# metal beam exposed on Alto-Alto SBC



## kayaker (Oct 29, 2003)

*multiple railroad hazards on Alto Alto SBC*

-flows are fluctuating and moving wood too-
I'm pleased to learn that you did not get injured or killed.
The rule of thumb that I use with road/railroad blasted creek zones is to always scout the rapids of consequence and DO NOT trust anything man-made in the river.
The NASTY-ass bridge you are referring to, is just downstream from High Country Fire Station #1. This is a low clearance RR bridge crossing the river, it usually fills up with wood.
Advise PORTAGE of this xtremely lame hazard.
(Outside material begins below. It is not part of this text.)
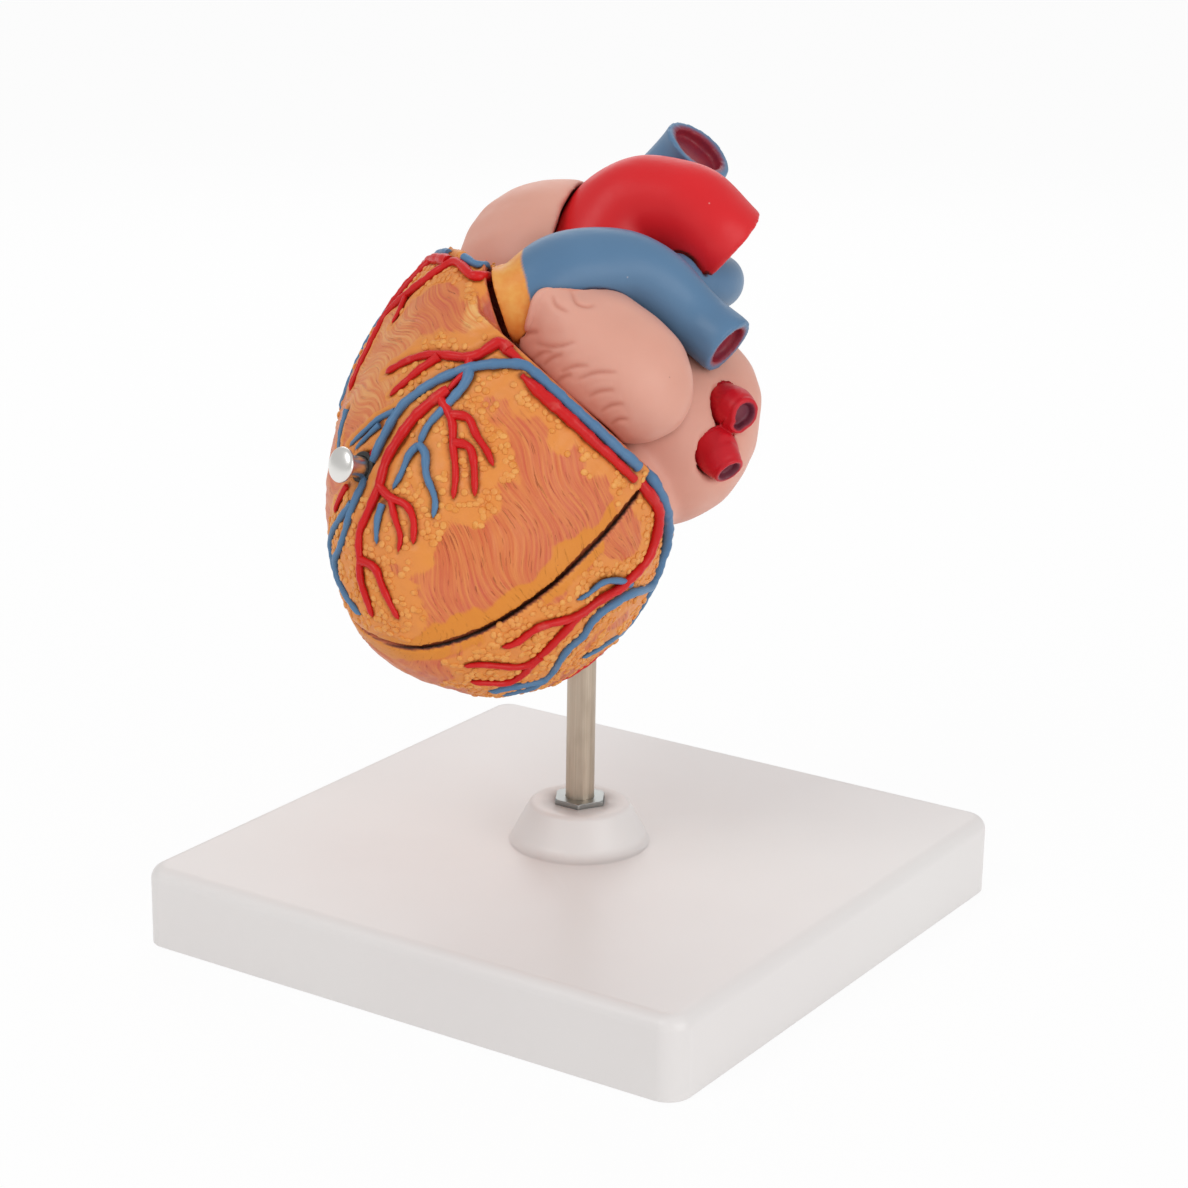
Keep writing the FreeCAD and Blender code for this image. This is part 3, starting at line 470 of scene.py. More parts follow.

Why mess with it? 
Note: 
-there is rebar in the canyon section <2miles downstream from Rollinsville, in the cascading drop known as Spanky.
-Rebar and steel across the river at the RR bridge downstream from the icehouse at the river-wide ledge drop.
And if you enter SBC from Pinecliffe down, you will find a steel I-Beam in the center of the river , mid drop in Trainspotting.
http://www.americanwhitewater.org/rivers/id/4238/


----------



## mtnman455 (Jun 29, 2004)

*death used lightly*

I used "almost died" as a figure of speech more than anything else. I was fine, but it could have been much worse.


----------



## Gary E (Oct 27, 2003)

*Gary E*

The beam is gone in trainspotting...We got the railroad to pull it out..So USB is semi clean of rr debris....Be safe
Gary


----------